There is a point which thermal transfer stops for instance on an engine if you remove the thermostat there is so much flow that the coolant can't absorb the heat from the heads and the engine can overheat

Le John

that's a good idea. There is a display for inlet and outlet temperatures. I will take temperature readings at each speed setting.

hot_rod

just know, the installation manual shows the max delta T that is allowed, around 40 maybe in yours?

So be aware of that when you slow flow. The control may have a lockout function is the acceptable delta is exceeded

Jamie Hall

Ah. Now perhaps I see what you may be driving at. There is an important point to remember here: the efficiency gain for a condensing boiler -- modulating or no -- comes from condensing the water vapour in the stack gas, thus releasing the latent heat (which, incidentally, is how heat is transferred in a steam system -- but that's another story). Condensation will occur anytime the stack gas temperature drops below its dewpoint, which is, as I recall, somewhere around 140 for oil and 130 for gas.

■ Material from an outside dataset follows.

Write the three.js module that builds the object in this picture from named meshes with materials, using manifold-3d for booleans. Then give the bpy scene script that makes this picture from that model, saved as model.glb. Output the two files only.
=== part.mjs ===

The important point is this: to get that gain, you need to have return temperatures that low -- but there is no further gain in efficiency by going lower. So the objective of the exercise is to adjust the pump speed so that the return temperature is right around 140 -- and adjust, at the same time, the inlet temperature of the system so that the combination of flow and the resulting delta T give you the heat output from the system that the space needs. That is the function of the outdoor reset. If your boiler also modulates -- and most do, hence the casual term "mod/con" -- its controls will modulate the firing rate to get the boiler outlet temperature to whatever the control system wants for system inlet temperature.

It really isn't rocket science -- but it is absolutely necessary to consider the system as a whole, and not focus on any one particular aspect of it.

Gordy

You must refer to the manual for minimum, and maximum flow rates across the heat exchanger. There should be a page in the manual covering this.


@Jamie Hall that is incorrect that no more efficiency is gained by lower than 130 return temps on a mod/con.

Jamie Hall

Thank yo @Gordy -- always learning something...

Gordy

This is what you need to pay close attention to as @hotrod noted.

hot_rod

The above graph also proves that a 20°∆ is not required to provide best boiler efficiency, or any heat emitter for that reason.

A mod con, or non con will both be more efficient with cooler returns. But non condensers require protection for return temperature as they are not designed for extended condensing operation.

Boilers seeing really cold returns like a snowmelt boiler will condense like crazy, gallons per hour. You cannot go too low on condensers are far as efficiency is concerned.

mikeg2015

As mentioned, limitation to a Mod-con is minimum flow rate and maximum delta T depending on the design.

Not mentioned s that the efficiency is increased further at lower front rates. The heat exchanger s effectively oversized so approach temp s lower between EWT and stack temp. This s not true on a atmospheric boiler because you get more excess air and end up wasting more heat up the stack. Actually, adjusting the draft on a atmospheric boiler is probably overlooked.

A good trick to achieve higher efficiencies on Mod cons Is to pipe loads in series, or seres-parallel loops. So indirect is first, then fan coils, fin tube or cast Ron, then ideally some in floor radiant.